LE POIDS DES MOTS

On m'a beaucoup reproché ces derniers temps de sombrer dans un pessimisme démobilisateur, voire de me réfugier dans une position de surplomb d'où je paraissais mépriser le peuple. Qui étais-je pour décréter que Nous est mort ? Avais-je payé d'un œil ou d'une main le droit de le dire ?
 
Mauvais procès. Je ne méprise personne. Je cherche juste à dévoiler le monde de représentations partagées, la somme de consentements, qui ont rendu "ça" possible. C'est Bernard Friot qui faisait remarquer à quel point les travailleurs avaient perdu une bataille décisive quand ils ont laissé s'installer la notion de "demandeur d'emploi", abandonnant à l'employeur le bénéfice de l'"offre". A quel point, aussi, nous forgeons nos chaînes à chaque fois que nous louchons sur le "net" de nos salaires, oubliant que le "brut" est ce que nous avons arraché à la cupidité du Capital - notre cupidité - pour le mettre à l'abri du Marché et rendre un "Nous" possible.
 
Ces renversements langagiers que nous avons fait nôtres ont produit la réalité dans laquelle on peut monnayer un emploi contre une injection.

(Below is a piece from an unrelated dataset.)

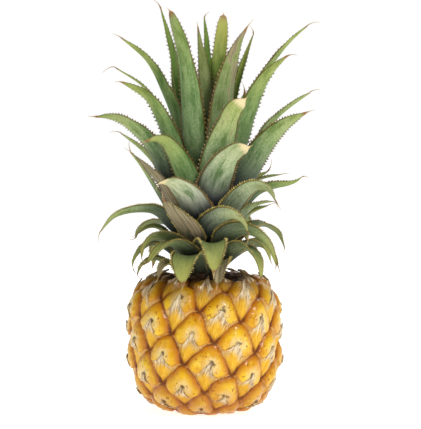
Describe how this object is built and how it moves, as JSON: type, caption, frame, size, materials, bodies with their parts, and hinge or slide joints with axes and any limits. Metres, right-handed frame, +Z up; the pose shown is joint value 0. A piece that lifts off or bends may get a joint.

On trouve ça pénible, à la rigueur on trouve ça révoltant, mais ça n'a plus rien d'absurde. Ce n'est plus de l'ordre du 2+2=5. Le travailleur a intégré sa position d'obligé. Il a admis que le poste de travail était la récompense de son obéissance. Il a oublié qu'il était seul producteur de richesses.
 
Les mots ne sont pas un luxe réservé aux intellectuels.
 
Les mots que nous avons perdus sont le récit de notre aliénation.
 
La formulation du choc que nous avons subi, mieux que la haine muette où il nous a laissé d'abord, nous réajuste avec le réel et nous remet en position d'écrire notre propre récit.
 
Le deuil de nos préjugés est la page blanche de notre émancipation.
 
On ne rallume pas le feu avec les cendres.